At home Binod cooked Indian dishes and some of his native Nepalese dishes, such as Momos, now on the Cardamom menu, which are basically chicken or vegetable dumplings, with an accompanying creamy red pepper chutney.
Cardamom’s food leads all else. Yes, it’s Indian and traditional, but what makes it shine at a higher level is the vibrant spicing and utter freshness of everything that goes into the dishes.
Take just the meats, which are goat, lamb, or chicken. Especially good is the wonderful meaty dish of Bapu’s Goat Chops, which are marinated in a garam masala overnight and served with a bed of spiced rice.
The garam masala is made from spices (among them cumin, cinnamon, cardamom, and others) roasted in-house. Once cooked, it is ground immediately. The spices lend a complexity to the dish that marries the meat superbly.
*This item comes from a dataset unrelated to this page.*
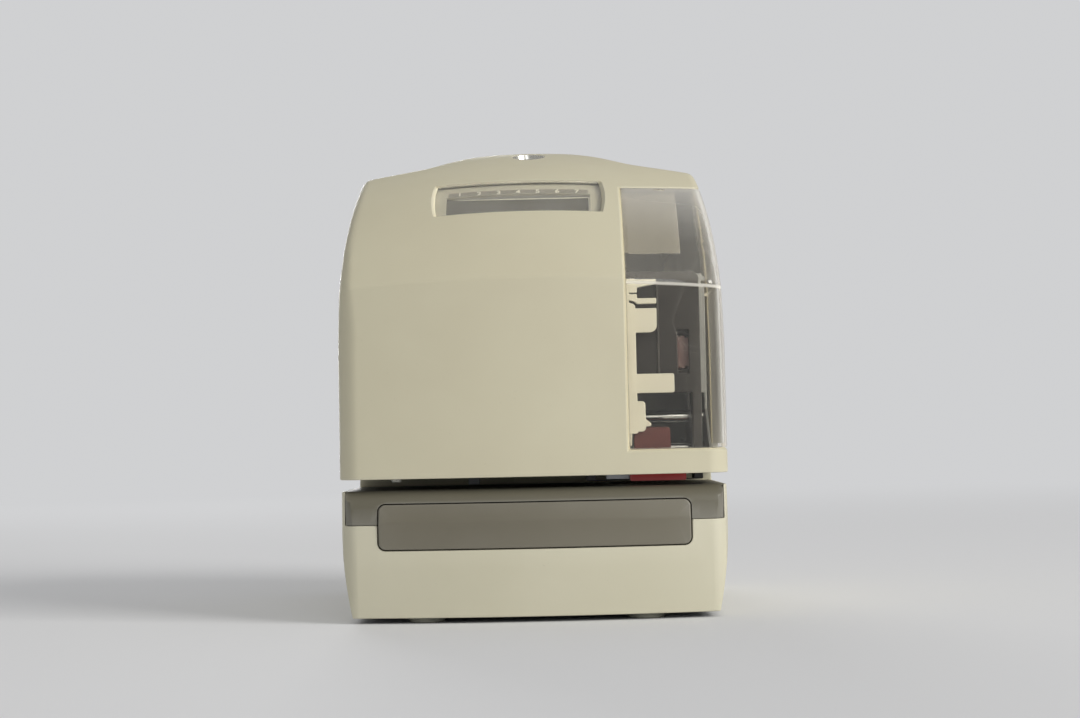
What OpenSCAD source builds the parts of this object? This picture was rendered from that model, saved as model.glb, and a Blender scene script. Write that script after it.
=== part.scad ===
// Desktop time stamp machine: a lift-off cover with a smoked side window over a print unit,
// on a base with a paper table, an open paper slot and a wide push bar.

/* [Cover] */
// Width across the cover's sides
cover_w = 166; // [160:1:176]
// Depth of the machine, front to back
body_d = 190; // [184:1:204]
// Height of the hump's top above the cover's lower edge
cover_h = 151.2; // [148:0.2:156]
// Thickness of the moulded walls
wall = 2.5; // [2:0.1:3]
// How far the cover's front stands behind the base's front edge
cover_setback = 1; // [0.6:0.2:2]
// Lean of the cover's front, in degrees
cover_lean = 1.5; // [0.5:0.1:2.5]
// Radius of the bowed front, seen from above
front_bow_r = 452; // [420:4:600]
// Radius of the upright front corners
corner_r = 9; // [7:0.5:11]
// Radius of the upright rear corners
rear_corner_r = 6; // [4:0.5:8]
// Radius of the rounded upper face, seen from the side
crown_r = 121.8; // [119:0.2:124]
// Distance of the crown's centre behind the front edge
crown_back = 112; // [109:0.5:115]
// Radius of the crown's fall towards both sides
crown_side_r = 420; // [380:10:500]
// Height above the lower edge at which the sides begin to lean in
side_start = 49.1; // [40:0.5:60]
// Radius of the leaning sides, seen from the front
side_r = 490; // [460:10:600]
// Width of the hump at its foot
hump_foot_w = 94; // [88:1:100]
// Width over which the hump is round
hump_w = 62; // [56:1:66]
// Radius of the hump
hump_r = 97; // [90:1:110]
// Height of the hump's foot below its top
hump_foot_drop = 10.9; // [10:0.1:12]
// Fall of the shoulders for each millimetre outwards
shoulder_fall = 0.183; // [0.15:0.005:0.22]

/* [Base] */
// How much narrower each side of the base is than the cover
base_step = 0.8; // [0.4:0.1:1.5]
// Height of the rubber feet
foot_h = 2.4; // [1.8:0.2:4]
// Radius of the rubber feet
foot_r = 8; // [6:0.5:9]
// Distance between the left and right feet
foot_span = 93; // [80:1:110]
// Distance of the front feet from the front edge
foot_inset = 16; // [14:1:24]
// Distance of the rear feet from the rear face
rear_foot_inset = 18; // [14:1:30]
// Height of the front edge, where the front leans back above and below
front_edge_z = 22; // [18:1:26]
// Lean of the front above its edge, in degrees
upper_lean = 3; // [2:0.2:4]
// Undercut of the front below its edge, in degrees
lower_lean = 8; // [5:0.5:10]
// Height of the base's widest line
belly_z = 45; // [40:1:50]
// Radius of the base's sides, seen from the front
belly_r = 212; // [180:4:300]
// Thickness of the bottom plate
bottom_t = 2; // [1.6:0.2:3]
// Number of vents in each row of the bottom plate
vent_count = 9; // [5:1:11]
// Length of a vent
vent_l = 26; // [18:1:30]
// Width of a vent
vent_w = 3; // [2:0.5:4]

/* [Paper slot] */
// Height of the paper table
table_z = 56; // [54:0.5:60]
// Height of the slot between the table and the cover
slot_h = 4.9; // [4.9:0.1:6]
// Depth of the slot from the front edge
throat_d = 90; // [84:1:96]
// Gap between the base's rear deck and the cover
parting = 0.4; // [0.3:0.1:0.8]
// Radius of the table's front lip
lip_r = 8; // [6:0.5:10]
// Width of the cream strip at each end of the table
strip_w = 1.8; // [1.5:0.1:2.4]
// Height of the table's grey apron at the front
apron_h = 14.2; // [12:0.2:16]
// Thickness of the table's moulding
table_t = 2.2; // [1.8:0.1:2.6]

/* [Push bar] */
// Width of the push bar
bar_w = 131.8; // [120:1:138]
// Height of the push bar
bar_h = 18.9; // [16:0.5:20]
// Height of the bar's lower edge
bar_z = 31.3; // [29:0.5:32]
// Radius of the bar's corners
bar_corner_r = 3; // [2:0.5:5]
// Height of the bar's most forward line above its lower edge
bar_crest = 11.7; // [9:0.5:13]
// Lean of the bar's face above that line, in degrees
bar_lean = 12; // [8:1:14]
// Travel of the bar
bar_travel = 2.5; // [2:0.1:3]
// Distance between the bar's two springs
spring_span = 90; // [70:1:100]
// Outer radius of a bar spring
spring_r = 3.4; // [3:0.1:4]
// Wire thickness of a bar spring
spring_wire = 0.8; // [0.6:0.1:1]
// Turns of a bar spring
spring_turns = 7; // [5:1:9]

/* [Side window] */
// Width of the window, from its left edge to the cover's side
window_w = 42.4; // [40:0.2:44]
// Height of the window's lower edge above the cover's lower edge
window_low = 10.5; // [10:0.5:14]
// Height of the window's upper edge above the cover's lower edge
window_high = 126; // [122:0.5:127]
// How far the window wraps round the side, from the front edge
window_wrap = 62; // [54:1:70]
// Thickness of the window
window_t = 2; // [1.6:0.1:2.4]

/* [Display] */
// Distance between the display pocket and the window
display_gap = 6.85; // [6.5:0.05:9]
// Angle of the display's face above the horizontal, in degrees
display_angle = 39.6; // [39:0.1:41]
// Width of the display pocket
pocket_w = 76.5; // [72:0.5:78]
// Height of the display pocket along the slope
pocket_h = 24.9; // [23:0.1:25]
// Radius of the pocket's bowed ends
pocket_end_r = 60; // [50:1:90]
// Thickness of the lens
lens_t = 2; // [1.6:0.1:2.4]
// Width of the clear opening over the glass
glass_w = 61.7; // [56:0.1:64]
// Height of the clear opening over the glass
glass_h = 10.3; // [9:0.1:11]
// How far the glass is below the pocket's middle
glass_drop = 4.5; // [4:0.1:5]
// Depth of the display housing below the cover's face
housing_depth = 4.4; // [4.4:0.1:5]
// Thickness of the display housing
housing_t = 2; // [1.6:0.1:2.4]
// How far the housing reaches right of the window's left edge
housing_reach = 24.4; // [22:0.2:26]
// Height of the housing's lower edge above the cover's lower edge
housing_low = 93.7; // [92:0.2:96]
// Radius of a setting button
button_r = 3.5; // [3:0.1:4]
// Distance between the setting buttons
button_pitch = 14; // [12:0.5:16]
// Travel of a setting button
button_travel = 0.8; // [0.5:0.1:1]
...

“In Indian cooking, the chef always makes his own garam masala, which needs to be treated very much like coffee,” Binod explains. “It’s always better when you fresh roast it and grind it right away as you are ready to use.” That process, he says, imparts a much deeper and broader flavor. But it is also a very laborious process. “What’s most important is you have to understand how to put it together,” he says.
There are also tandoori entrees, plus a number of chicken, goat, lamb, seafood, and vegetarian curries. Some of the most exotic and elegant dishes are the Hyderabadi Biryani: chicken, goat, and vegetable dishes from the region of Andhra Pradesh, in which the rice is cooked with cinnamon, cloves, star anise, green cardamom, cumin, and black pepper, then baked with onions, raisins, cashews, and fresh mint. It is accompanied by raita, which is a yogurt-based sauce, and a hard-boiled egg garnish.
“When Binod cooks at home, it’s fresh produce, it’s high-quality meats, it’s hand chopping, it’s fresh spices, which are ground and roasted right before they go into a dish,” Becky says. “All those things add up to really great flavor in the end dish. We knew if he could do that kind of cooking in a fun, fresh restaurant setting it would be well received.
“Coming from Zingerman’s,” says Becky, “I was sort of ‘raised’ on this idea of not cutting corners, going for the very best ingredients … which is actually kind of backwards to how a lot of the restaurant industry has traditionally functioned.”
Cardamom has a wine selection that’s curated specifically to pair with Indian food. On a recent visit, the list included a very good little fruity French viognier that comes across dry with Indian food; a oral German gewürztraminer, and several lighter stylish reds from France and California, such as a pinot noir and a gamay Beaujolais.
I am a meat eater who is not particularly enamored with vegetarian dishes, but across a dozen or more visits to Cardamom, it is the only place where I find the vegetarian dishes to be the most attractive and best-tasting items on the menu.
A personal favorite is the Bhindi Masala, a lighter okra vegetable curry made with ginger, garlic, onion, and tomato. And the Palak Paneer, a housemade cheese and spinach curry in creamy sauce with fenugreek leaves, which have an aroma and taste similar to maple syrup.
“Our supplier tells us that we buy more tomato and onion from them than any other customer,” says Becky, emphasizing a commitment to fresh, from-scratch cooking. “We don’t use canned or frozen products, and it all requires more work.”
“At the end of an evening,” says Binod, “I liter- ally have no food left from the batches I make for that day. So each day, basically we start all over again …. My goal is learn more as I go and make better products.”
1739 Plymouth Rd., Ann Arbor; 734-662-2877. L & D Tues.-Sun.